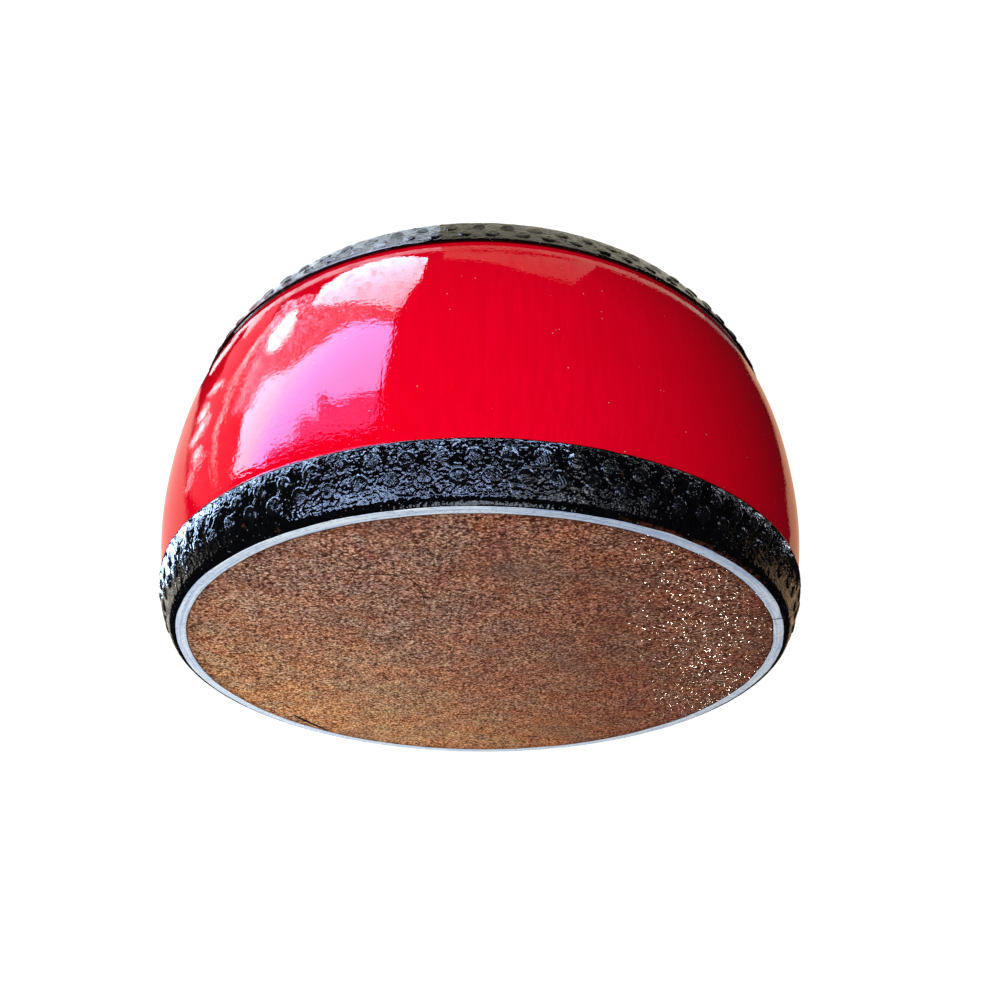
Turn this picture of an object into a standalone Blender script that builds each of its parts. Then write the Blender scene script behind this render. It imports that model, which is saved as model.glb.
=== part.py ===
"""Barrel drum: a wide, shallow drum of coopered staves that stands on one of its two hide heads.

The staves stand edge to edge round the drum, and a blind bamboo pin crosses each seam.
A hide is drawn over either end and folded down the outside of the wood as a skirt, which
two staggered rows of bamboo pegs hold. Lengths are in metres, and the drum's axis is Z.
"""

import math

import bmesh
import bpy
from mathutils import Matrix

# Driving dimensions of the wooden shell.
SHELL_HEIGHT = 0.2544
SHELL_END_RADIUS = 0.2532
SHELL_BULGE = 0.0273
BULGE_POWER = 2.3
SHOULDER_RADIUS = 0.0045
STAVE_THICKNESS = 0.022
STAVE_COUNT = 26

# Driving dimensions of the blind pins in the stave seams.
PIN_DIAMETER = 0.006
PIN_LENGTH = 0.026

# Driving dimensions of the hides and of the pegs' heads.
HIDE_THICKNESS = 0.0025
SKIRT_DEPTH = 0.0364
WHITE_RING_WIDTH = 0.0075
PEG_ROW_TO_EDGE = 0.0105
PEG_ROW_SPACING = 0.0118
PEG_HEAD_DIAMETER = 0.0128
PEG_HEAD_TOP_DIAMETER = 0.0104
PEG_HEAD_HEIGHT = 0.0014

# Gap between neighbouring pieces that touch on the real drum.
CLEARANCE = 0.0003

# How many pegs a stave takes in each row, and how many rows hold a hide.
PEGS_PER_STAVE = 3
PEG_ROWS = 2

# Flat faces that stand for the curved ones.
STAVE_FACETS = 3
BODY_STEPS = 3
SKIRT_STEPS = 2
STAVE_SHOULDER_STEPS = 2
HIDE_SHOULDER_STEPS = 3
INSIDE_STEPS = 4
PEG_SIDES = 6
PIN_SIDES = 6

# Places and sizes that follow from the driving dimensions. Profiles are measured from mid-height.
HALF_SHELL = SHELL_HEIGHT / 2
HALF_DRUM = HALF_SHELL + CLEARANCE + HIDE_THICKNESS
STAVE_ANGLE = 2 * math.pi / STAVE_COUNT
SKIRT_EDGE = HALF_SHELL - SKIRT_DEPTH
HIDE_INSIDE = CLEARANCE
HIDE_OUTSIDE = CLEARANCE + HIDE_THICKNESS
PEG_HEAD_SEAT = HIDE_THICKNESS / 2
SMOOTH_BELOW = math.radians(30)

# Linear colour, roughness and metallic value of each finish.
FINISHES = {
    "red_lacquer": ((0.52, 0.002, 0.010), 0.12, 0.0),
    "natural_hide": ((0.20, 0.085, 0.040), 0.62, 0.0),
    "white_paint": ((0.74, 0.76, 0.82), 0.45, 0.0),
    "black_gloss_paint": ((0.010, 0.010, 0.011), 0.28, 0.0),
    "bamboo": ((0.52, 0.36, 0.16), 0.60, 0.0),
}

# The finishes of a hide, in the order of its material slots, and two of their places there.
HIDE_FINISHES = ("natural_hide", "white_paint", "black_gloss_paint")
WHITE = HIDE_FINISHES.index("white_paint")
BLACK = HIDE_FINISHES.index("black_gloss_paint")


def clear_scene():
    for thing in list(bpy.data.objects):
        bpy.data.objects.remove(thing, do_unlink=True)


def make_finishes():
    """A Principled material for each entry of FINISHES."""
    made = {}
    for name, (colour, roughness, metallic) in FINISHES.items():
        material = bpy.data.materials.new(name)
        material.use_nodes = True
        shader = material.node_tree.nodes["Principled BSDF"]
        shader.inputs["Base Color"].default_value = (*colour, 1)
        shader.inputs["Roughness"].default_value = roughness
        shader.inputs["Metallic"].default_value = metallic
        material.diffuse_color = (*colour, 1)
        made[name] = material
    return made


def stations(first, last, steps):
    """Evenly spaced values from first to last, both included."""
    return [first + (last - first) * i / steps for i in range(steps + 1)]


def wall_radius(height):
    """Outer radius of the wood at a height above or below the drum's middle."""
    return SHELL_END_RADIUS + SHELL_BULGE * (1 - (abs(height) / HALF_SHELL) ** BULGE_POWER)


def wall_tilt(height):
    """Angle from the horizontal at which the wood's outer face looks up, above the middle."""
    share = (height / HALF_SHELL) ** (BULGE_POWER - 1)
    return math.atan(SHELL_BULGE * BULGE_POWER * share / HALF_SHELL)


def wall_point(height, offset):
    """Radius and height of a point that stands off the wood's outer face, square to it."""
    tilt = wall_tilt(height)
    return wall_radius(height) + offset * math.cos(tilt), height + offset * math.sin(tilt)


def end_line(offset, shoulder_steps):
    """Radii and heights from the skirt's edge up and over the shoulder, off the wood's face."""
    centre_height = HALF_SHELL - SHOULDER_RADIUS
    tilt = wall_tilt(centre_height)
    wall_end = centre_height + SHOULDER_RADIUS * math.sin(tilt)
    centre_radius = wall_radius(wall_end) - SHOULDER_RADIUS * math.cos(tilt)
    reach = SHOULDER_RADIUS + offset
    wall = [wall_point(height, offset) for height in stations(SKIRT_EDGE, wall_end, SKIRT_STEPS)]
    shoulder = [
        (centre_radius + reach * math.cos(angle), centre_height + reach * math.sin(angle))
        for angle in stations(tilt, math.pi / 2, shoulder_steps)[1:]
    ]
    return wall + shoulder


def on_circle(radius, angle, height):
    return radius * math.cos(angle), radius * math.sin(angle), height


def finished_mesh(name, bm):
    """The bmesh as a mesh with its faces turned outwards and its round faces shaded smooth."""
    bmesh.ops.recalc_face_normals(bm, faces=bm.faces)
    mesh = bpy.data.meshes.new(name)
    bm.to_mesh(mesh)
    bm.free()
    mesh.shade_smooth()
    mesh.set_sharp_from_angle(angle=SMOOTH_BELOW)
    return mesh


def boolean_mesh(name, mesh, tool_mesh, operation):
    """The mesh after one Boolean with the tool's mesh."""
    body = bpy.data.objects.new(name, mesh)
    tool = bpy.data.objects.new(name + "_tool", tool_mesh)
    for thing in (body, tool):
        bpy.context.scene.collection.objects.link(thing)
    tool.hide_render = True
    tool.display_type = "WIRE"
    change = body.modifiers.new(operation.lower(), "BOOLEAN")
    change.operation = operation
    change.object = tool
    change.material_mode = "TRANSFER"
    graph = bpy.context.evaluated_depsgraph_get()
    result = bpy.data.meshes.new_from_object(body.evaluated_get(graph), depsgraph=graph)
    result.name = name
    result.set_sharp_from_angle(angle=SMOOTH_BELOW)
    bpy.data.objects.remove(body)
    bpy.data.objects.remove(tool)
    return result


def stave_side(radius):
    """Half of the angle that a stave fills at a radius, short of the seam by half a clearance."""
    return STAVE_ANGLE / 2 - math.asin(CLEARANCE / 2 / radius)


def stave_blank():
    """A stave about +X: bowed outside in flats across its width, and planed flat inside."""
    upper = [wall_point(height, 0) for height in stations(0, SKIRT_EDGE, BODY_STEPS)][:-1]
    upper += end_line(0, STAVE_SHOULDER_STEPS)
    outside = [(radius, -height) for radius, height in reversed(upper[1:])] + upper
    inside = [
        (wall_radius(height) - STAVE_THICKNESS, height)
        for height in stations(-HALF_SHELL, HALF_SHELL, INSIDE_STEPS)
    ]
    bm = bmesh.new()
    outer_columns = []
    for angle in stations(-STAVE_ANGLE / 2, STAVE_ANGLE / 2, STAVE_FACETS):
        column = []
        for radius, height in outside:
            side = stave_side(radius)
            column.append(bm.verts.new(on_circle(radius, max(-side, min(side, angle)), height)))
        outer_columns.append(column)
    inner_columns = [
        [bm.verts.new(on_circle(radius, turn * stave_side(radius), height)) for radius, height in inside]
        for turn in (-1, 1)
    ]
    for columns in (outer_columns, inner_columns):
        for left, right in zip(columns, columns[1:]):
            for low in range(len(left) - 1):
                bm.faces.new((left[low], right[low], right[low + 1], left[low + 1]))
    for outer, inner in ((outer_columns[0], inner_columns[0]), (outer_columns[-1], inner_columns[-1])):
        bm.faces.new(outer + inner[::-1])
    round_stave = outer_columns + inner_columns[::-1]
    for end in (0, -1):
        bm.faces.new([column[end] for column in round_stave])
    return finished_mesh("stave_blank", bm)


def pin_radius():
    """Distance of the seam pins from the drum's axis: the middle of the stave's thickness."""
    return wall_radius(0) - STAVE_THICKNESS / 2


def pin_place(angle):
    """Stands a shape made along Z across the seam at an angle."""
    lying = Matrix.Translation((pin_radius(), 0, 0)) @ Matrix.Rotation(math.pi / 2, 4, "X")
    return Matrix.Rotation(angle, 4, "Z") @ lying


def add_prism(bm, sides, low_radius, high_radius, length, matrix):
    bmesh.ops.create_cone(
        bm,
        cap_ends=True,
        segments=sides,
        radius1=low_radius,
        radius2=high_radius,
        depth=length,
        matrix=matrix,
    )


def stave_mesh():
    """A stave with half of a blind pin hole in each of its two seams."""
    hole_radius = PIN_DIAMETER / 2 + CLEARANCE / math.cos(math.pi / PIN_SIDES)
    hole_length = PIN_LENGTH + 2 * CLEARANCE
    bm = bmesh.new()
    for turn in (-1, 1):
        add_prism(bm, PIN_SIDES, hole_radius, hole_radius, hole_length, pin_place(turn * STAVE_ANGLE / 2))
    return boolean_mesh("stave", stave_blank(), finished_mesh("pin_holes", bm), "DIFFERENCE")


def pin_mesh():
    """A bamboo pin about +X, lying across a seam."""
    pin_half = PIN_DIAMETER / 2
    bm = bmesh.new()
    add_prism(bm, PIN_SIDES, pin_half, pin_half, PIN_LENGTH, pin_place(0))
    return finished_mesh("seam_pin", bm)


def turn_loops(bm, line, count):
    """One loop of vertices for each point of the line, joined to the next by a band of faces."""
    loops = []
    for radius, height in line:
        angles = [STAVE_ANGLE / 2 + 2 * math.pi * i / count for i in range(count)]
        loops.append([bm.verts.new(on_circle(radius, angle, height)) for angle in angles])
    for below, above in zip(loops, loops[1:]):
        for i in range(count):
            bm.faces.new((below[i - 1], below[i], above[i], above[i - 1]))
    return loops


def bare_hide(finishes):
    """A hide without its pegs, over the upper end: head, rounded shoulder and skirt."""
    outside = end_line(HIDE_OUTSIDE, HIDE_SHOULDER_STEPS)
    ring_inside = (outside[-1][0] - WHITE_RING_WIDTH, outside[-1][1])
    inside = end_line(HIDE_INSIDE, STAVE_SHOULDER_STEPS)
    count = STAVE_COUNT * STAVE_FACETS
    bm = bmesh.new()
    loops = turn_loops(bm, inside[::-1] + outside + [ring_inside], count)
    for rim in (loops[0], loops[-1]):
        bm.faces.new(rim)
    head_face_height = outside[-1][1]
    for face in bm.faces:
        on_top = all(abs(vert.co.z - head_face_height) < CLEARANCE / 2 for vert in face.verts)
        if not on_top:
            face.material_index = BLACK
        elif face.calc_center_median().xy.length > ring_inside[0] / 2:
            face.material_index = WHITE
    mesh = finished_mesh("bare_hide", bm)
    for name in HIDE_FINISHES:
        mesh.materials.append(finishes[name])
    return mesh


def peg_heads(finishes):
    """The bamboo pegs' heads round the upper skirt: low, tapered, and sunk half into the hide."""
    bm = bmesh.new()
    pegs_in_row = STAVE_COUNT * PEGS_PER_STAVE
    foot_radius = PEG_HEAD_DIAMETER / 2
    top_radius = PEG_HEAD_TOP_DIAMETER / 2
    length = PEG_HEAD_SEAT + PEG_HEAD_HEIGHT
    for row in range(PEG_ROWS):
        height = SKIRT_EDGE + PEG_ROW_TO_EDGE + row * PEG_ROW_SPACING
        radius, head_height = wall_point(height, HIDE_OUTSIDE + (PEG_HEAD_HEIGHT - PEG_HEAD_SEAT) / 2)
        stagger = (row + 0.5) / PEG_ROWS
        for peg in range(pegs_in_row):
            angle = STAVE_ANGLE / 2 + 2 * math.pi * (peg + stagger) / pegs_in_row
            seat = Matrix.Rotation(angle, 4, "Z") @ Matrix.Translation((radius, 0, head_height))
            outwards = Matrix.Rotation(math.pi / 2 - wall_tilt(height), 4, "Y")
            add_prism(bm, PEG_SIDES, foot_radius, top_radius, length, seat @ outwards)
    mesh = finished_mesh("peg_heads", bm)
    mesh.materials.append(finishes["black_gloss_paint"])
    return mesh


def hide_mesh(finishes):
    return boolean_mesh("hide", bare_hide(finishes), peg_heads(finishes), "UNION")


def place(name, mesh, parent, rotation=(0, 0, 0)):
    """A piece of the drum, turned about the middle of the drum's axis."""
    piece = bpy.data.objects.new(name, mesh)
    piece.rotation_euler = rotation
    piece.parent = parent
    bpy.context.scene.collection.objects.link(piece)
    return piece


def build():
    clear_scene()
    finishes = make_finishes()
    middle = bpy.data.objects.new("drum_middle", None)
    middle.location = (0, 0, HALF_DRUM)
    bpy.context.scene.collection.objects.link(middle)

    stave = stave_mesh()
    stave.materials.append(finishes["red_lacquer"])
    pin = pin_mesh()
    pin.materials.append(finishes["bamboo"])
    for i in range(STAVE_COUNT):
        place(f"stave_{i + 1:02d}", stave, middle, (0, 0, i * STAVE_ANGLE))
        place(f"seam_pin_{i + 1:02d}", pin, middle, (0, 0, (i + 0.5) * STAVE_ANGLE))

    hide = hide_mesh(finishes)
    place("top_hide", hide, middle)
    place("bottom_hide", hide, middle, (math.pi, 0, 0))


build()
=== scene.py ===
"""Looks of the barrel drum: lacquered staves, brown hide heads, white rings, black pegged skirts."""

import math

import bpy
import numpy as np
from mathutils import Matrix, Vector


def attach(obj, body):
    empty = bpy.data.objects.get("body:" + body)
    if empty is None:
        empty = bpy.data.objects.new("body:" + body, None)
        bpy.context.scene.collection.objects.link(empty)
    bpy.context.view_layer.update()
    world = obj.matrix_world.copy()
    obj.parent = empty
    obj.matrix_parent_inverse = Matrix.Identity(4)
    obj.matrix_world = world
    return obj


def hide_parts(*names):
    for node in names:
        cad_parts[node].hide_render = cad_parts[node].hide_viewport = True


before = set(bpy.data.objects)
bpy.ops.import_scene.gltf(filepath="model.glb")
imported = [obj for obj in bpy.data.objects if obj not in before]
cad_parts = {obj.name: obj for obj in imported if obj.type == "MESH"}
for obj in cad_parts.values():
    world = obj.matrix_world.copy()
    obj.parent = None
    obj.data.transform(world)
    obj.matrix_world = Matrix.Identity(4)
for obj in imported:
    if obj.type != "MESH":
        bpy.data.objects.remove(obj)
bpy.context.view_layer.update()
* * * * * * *
## WHAT YOU ARE ASKED TO DO
Begin with the line containing "stave = stave_mesh()", end with the line containing "bpy.data.objects.remove(obj)", and transcribe exactly every line in that span, with nothing added.

## SOLUTION TO THE EXERCISE
    stave = stave_mesh()
    stave.materials.append(finishes["red_lacquer"])
    pin = pin_mesh()
    pin.materials.append(finishes["bamboo"])
    for i in range(STAVE_COUNT):
        place(f"stave_{i + 1:02d}", stave, middle, (0, 0, i * STAVE_ANGLE))
        place(f"seam_pin_{i + 1:02d}", pin, middle, (0, 0, (i + 0.5) * STAVE_ANGLE))

    hide = hide_mesh(finishes)
    place("top_hide", hide, middle)
    place("bottom_hide", hide, middle, (math.pi, 0, 0))


build()
=== scene.py ===
"""Looks of the barrel drum: lacquered staves, brown hide heads, white rings, black pegged skirts."""

import math

import bpy
import numpy as np
from mathutils import Matrix, Vector


def attach(obj, body):
    empty = bpy.data.objects.get("body:" + body)
    if empty is None:
        empty = bpy.data.objects.new("body:" + body, None)
        bpy.context.scene.collection.objects.link(empty)
    bpy.context.view_layer.update()
    world = obj.matrix_world.copy()
    obj.parent = empty
    obj.matrix_parent_inverse = Matrix.Identity(4)
    obj.matrix_world = world
    return obj


def hide_parts(*names):
    for node in names:
        cad_parts[node].hide_render = cad_parts[node].hide_viewport = True


before = set(bpy.data.objects)
bpy.ops.import_scene.gltf(filepath="model.glb")
imported = [obj for obj in bpy.data.objects if obj not in before]
cad_parts = {obj.name: obj for obj in imported if obj.type == "MESH"}
for obj in cad_parts.values():
    world = obj.matrix_world.copy()
    obj.parent = None
    obj.data.transform(world)
    obj.matrix_world = Matrix.Identity(4)
for obj in imported:
    if obj.type != "MESH":
        bpy.data.objects.remove(obj)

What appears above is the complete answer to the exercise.